EL TEATRO INMEDIATO (24)
Toda sugerencia a la
acción lleva en sí un retroceso a la inercia. Tomemos como ejemplo la música,
la más sagrada de las experiencias, que hace tolerable la vida a gran número de
personas. Muchas horas de música a la semana recuerdan a los melómanos que la
vida tiene un valor y, al mismo tiempo, esos instantes de solaz embotan el filo
de su insatisfacción y los capacitan para aceptar lo que de otro modo hubiera
sido una intolerable forma de vida. Consideremos el caso de los relatos de
atrocidades o la foto de niños quemados por el napalm, que suponen una
conmoción, una de las experiencias más desagradables y que, a la vez, abren los
ojos a la necesidad de una acción que mientras se produce el hecho se tiende a
minimizar.

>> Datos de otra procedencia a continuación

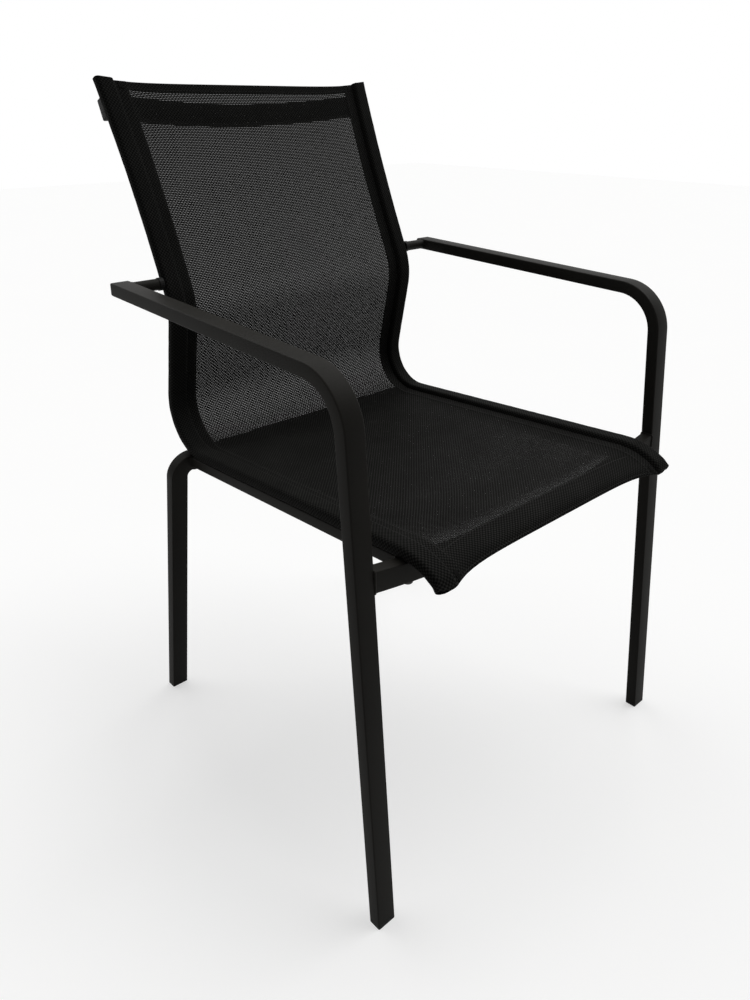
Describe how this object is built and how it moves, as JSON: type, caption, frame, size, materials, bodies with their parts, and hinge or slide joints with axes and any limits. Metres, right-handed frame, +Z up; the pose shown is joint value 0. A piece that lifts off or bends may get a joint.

Es como si experimentar vivamente una necesidad excitara dicha necesidad
y al propio tiempo la ahogara. ¿Qué puede, pues, hacerse?
Conozco una prueba
concluyente en el teatro. Literalmente, es una prueba concluyente. ¿Qué queda
al terminar la representación? Se olvida el entretenimiento, desaparece también
la emoción fuerte y el argumento pierde su hilván. Cuando emoción y argumento se
enjaezan al deseo del público de verse con mayor claridad, algo se fija
entonces en la mente. El acontecimiento marca en la memoria un contorno, un
gusto, una huella, un olor, una imagen. Lo que queda es la imagen central de la
obra, su silueta, y, si los elementos están rectamente mezclados, dicha silueta
será su significado, la esencia de lo que ha de decir. Cuando pasados los años
pienso en alguna sorprendente experiencia teatral, encuentro un meollo grabado
en mi memoria: dos vagabundos bajo un árbol, tres personas sentadas en un sofá
en el infierno, y, de vez en cuando, una señal más profunda que cualquier
imagen. No tengo la menor esperanza de recordar con precisión los significados,
pero a partir de ese núcleo reconstruyo una serie de ellos. Un propósito se
habrá cumplido. Unas pocas horas podrían modificar mi forma de pensar para
siempre. Esto es casi imposible de lograr, aunque no ha de rechazarse por completo.
El actor casi nunca queda
marcado por su esfuerzo. En su camerino, después de interpretar un papel
agotador, se halla relajado, resplandeciente. Al parecer es muy saludable el
paso de fuertes sensaciones a través de alguien inmerso en una dura actividad
física. Los directores de orquesta y los actores suelen alcanzar una edad
avanzada. Pero también han de pagar un precio. El material que el intérprete emplea
para crear esos personajes imaginarios es su propia carne y sangre. El actor se
da constantemente. Explota su posible desarrollo, su posible entendimiento, y
usa este material para tejer esas personalidades que desaparecen al acabar la
obra. Surge la pregunta de si hay algo que impida que le ocurra lo mismo al
público. ¿Pueden los espectadores retener una señal de su catarsis o lo máximo
que pueden llegar a alcanzar es un brillo de bienestar? Incluso en esto hay
muchas contradicciones. El acto teatral es una liberación. Tanto la risa como
las sensaciones intensas despejan escombros del sistema; en este aspecto son lo
opuesto a lo que deja huella ya que, como todas las purificaciones, hacen que
todo quede limpio y nuevo. Pero ¿tan completamente distintas son las
experiencias liberadoras de las que permanecen? ¿No es una ingenuidad verbal
creer que unas se oponen a otras? ¿No es más cierto decir que en una renovación
todas las cosas son de nuevo posibles?